» Aim: Beginning with the first line of the data below, reproduce every line unchanged, ending with the line that holds "surrounding light and".

>> Begin

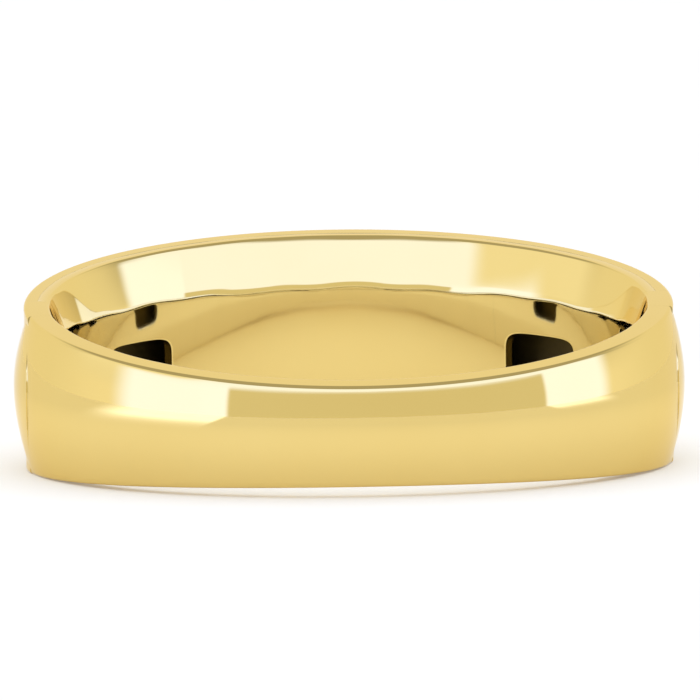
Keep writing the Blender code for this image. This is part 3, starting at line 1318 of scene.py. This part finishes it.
@dataclass(frozen=True)
class Sky:
    """The light round the band: even white on matt surfaces, soft patches in the gold.

    The patches lie on each other in order, over a dim ceiling: light near the
    horizon, a pale wall behind, a grey one in front, a soft box on the left, a wide
    one high in front, and a low bright one on each side.
    """

    even: float = 1.12
    ceiling: Colour = (0.52, 0.52, 0.52)
    patches: tuple[SkyPatch, ...] = (
        SkyPatch((1.15, 1.15, 1.15), (-89.0, 17.0), (1.0, 12.0)),
        SkyPatch((1.04, 1.04, 1.02), (-89.0, 40.0), (1.0, 8.0), (110.0, 250.0), (20.0, 20.0)),
        SkyPatch((0.88, 0.87, 0.80), (-89.0, 16.0), (1.0, 2.0), (-43.5, 67.0), (1.0, 1.0)),
        SkyPatch((1.14, 1.17, 1.25), (10.0, 36.0), (6.0, 5.0), (-112.0, -48.0), (10.0, 6.0)),
        SkyPatch((1.30, 1.56, 2.95), (16.0, 34.0), (1.5, 3.0), (-58.0, 92.0), (7.0, 9.0)),
        SkyPatch((1.36, 1.66, 3.30), (-1.0, 19.0), (1.0, 4.0), (-86.0, -43.5), (6.0, 1.0)),
        SkyPatch((1.36, 1.66, 3.20), (-1.0, 24.0), (1.0, 4.0), (67.0, 95.0), (1.0, 4.0)),
    )

    def build(self) -> bpy.types.World:
        """Make the world, with the patches behind a switch that only reflections turn on.

        Returns:
            The new world.
        """
        world = bpy.data.worlds.new("studio")
        sky = Shader(world)
        way = sky.add("SeparateXYZ", None, Vector=sky.signal(sky.add("TexCoord"), "Generated"))
        direction = tuple(sky.signal(way, part) for part in range(3))
        seen = self.ceiling
        for patch in self.patches:
            seen = sky.mix_colours(patch.mask(sky, direction), seen, patch.radiance)
        glossy = sky.signal(sky.add("LightPath"), "Is Glossy Ray")
        light = sky.mix_colours(glossy, (self.even, self.even, self.even), seen)
        return sky.finish("Background", Color=light, Strength=1.0)


@dataclass
class Studio:
    """Floor, surrounding light and camera."""

    shape: BandShape
    sky: Sky = Sky()
    floor_radius: float = 0.6
    floor_sides: int = 96
    floor_rings: int = 14
    floor_hub: float = 0.02
    camera_distance: float = 0.300
    camera_elevation: float = 9.46
    camera_azimuth: float = 2.6
    camera_roll: float = 0.54
    aim_up: float = 1.070 * MM
    aim_right: float = 0.028 * MM
    lens: float = 465.8
    nearest: float = 0.01

    def build_floor(self) -> bpy.types.Object:
        """A round floor, as rings of faces whose radius grows with the square.

        Returns:
            The floor.
        """
        turn = np.linspace(0.0, 2.0 * math.pi, self.floor_sides + 1)[:-1]
        reach = self.floor_radius * np.linspace(self.floor_hub, 1.0, self.floor_rings) ** 2
        x = column(reach) * np.cos(turn)
        y = column(reach) * np.sin(turn)
        points = np.vstack((np.stack((x, y, 0.0 * x), axis=-1).reshape(-1, 3), np.zeros((1, 3))))
        ring = np.arange(x.size).reshape(x.shape)
        ring = np.hstack((ring, ring[:, :1]))
        cells = np.stack((ring[:-1, :-1], ring[1:, :-1], ring[1:, 1:], ring[:-1, 1:]), axis=-1)
        hub = np.stack((np.full(turn.size, x.size), ring[0, :-1], ring[0, 1:]), axis=-1)
        mesh = bpy.data.meshes.new("floor")
        mesh.from_pydata(points.tolist(), [], cells.reshape(-1, 4).tolist() + hub.tolist())
        mesh.materials.append(FloorPaintWithGlow().build())
        floor = add_object("floor", mesh)
        floor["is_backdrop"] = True
        return floor

    def build_camera(self) -> None:
        """A long lens that looks at the palm side, a little from above."""
        rise, side, roll = (
            math.radians(value) for value in (self.camera_elevation, self.camera_azimuth, self.camera_roll)
        )
        back = Vector((-math.sin(side) * math.cos(rise), -math.cos(side) * math.cos(rise), math.sin(rise)))
        lean = Matrix.Rotation(self.shape.tilt, 3, "X")
        back = lean @ back
        level_right = (lean @ Vector((0.0, 0.0, 1.0))).cross(back).normalized()
        level_up = back.cross(level_right)
        right = level_right * math.cos(roll) - level_up * math.sin(roll)
        up = level_right * math.sin(roll) + level_up * math.cos(roll)
        middle = Vector((0.0, 0.0, self.shape.axis_height))
        place = middle + back * self.camera_distance
        aim = middle + up * self.aim_up + right * self.aim_right
        z_axis = (place - aim).normalized()
        x_axis = up.cross(z_axis).normalized()
        y_axis = z_axis.cross(x_axis)
        camera = bpy.data.cameras.new("camera")
        camera.lens = self.lens
        camera.clip_start = self.nearest
        holder = add_object("camera", camera)
        turn = Matrix((x_axis, y_axis, z_axis)).transposed().to_4x4()
        holder.matrix_world = Matrix.Translation(place) @ turn
        bpy.context.scene.camera = holder

    def build(self) -> None:
        """Make everything round the band."""
        bpy.context.scene.view_settings.view_transform = "Standard"
        self.build_floor()
        bpy.context.scene.world = self.sky.build()
        self.build_camera()


class Slot(Enum):
    """The record's material slots."""

    POLISHED = "polished_gold"
    UNPOLISHED = "unpolished_gold"


def main() -> None:
    """Build the band's sub-assemblies in order, then the studio round them."""
    logging.basicConfig(level=logging.INFO, format="%(name)s: %(message)s")
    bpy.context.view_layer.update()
    shape = BandShape.from_frame()
    lines = SectionLines(shape)
    finishes = [PolishedGold().build(), CastGoldInPaintedShade().build()]
    for part in (Shank, HollowHead, Lining):
        for node, piece in part(shape, lines, finishes).build().items():
            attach(piece, BODY)
            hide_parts(node)
            raw = node == "centre_web"
            log.info("%s stands for %s", piece.name, node)
    Studio(shape).build()


if __name__ == "__main__":
    main()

>> End

» Solved problem:
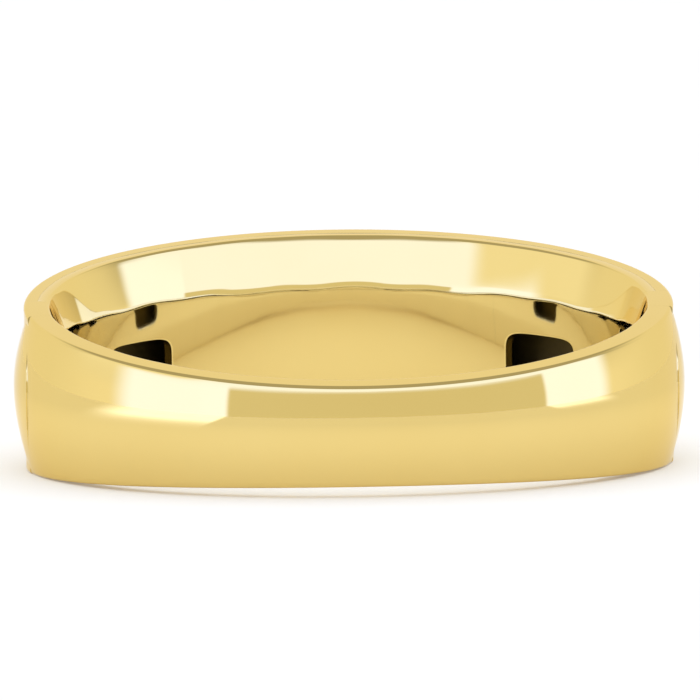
Keep writing the Blender code for this image. This is part 3, starting at line 1318 of scene.py. This part finishes it.
@dataclass(frozen=True)
class Sky:
    """The light round the band: even white on matt surfaces, soft patches in the gold.

    The patches lie on each other in order, over a dim ceiling: light near the
    horizon, a pale wall behind, a grey one in front, a soft box on the left, a wide
    one high in front, and a low bright one on each side.
    """

    even: float = 1.12
    ceiling: Colour = (0.52, 0.52, 0.52)
    patches: tuple[SkyPatch, ...] = (
        SkyPatch((1.15, 1.15, 1.15), (-89.0, 17.0), (1.0, 12.0)),
        SkyPatch((1.04, 1.04, 1.02), (-89.0, 40.0), (1.0, 8.0), (110.0, 250.0), (20.0, 20.0)),
        SkyPatch((0.88, 0.87, 0.80), (-89.0, 16.0), (1.0, 2.0), (-43.5, 67.0), (1.0, 1.0)),
        SkyPatch((1.14, 1.17, 1.25), (10.0, 36.0), (6.0, 5.0), (-112.0, -48.0), (10.0, 6.0)),
        SkyPatch((1.30, 1.56, 2.95), (16.0, 34.0), (1.5, 3.0), (-58.0, 92.0), (7.0, 9.0)),
        SkyPatch((1.36, 1.66, 3.30), (-1.0, 19.0), (1.0, 4.0), (-86.0, -43.5), (6.0, 1.0)),
        SkyPatch((1.36, 1.66, 3.20), (-1.0, 24.0), (1.0, 4.0), (67.0, 95.0), (1.0, 4.0)),
    )

    def build(self) -> bpy.types.World:
        """Make the world, with the patches behind a switch that only reflections turn on.

        Returns:
            The new world.
        """
        world = bpy.data.worlds.new("studio")
        sky = Shader(world)
        way = sky.add("SeparateXYZ", None, Vector=sky.signal(sky.add("TexCoord"), "Generated"))
        direction = tuple(sky.signal(way, part) for part in range(3))
        seen = self.ceiling
        for patch in self.patches:
            seen = sky.mix_colours(patch.mask(sky, direction), seen, patch.radiance)
        glossy = sky.signal(sky.add("LightPath"), "Is Glossy Ray")
        light = sky.mix_colours(glossy, (self.even, self.even, self.even), seen)
        return sky.finish("Background", Color=light, Strength=1.0)


@dataclass
class Studio:
    """Floor, surrounding light and camera."""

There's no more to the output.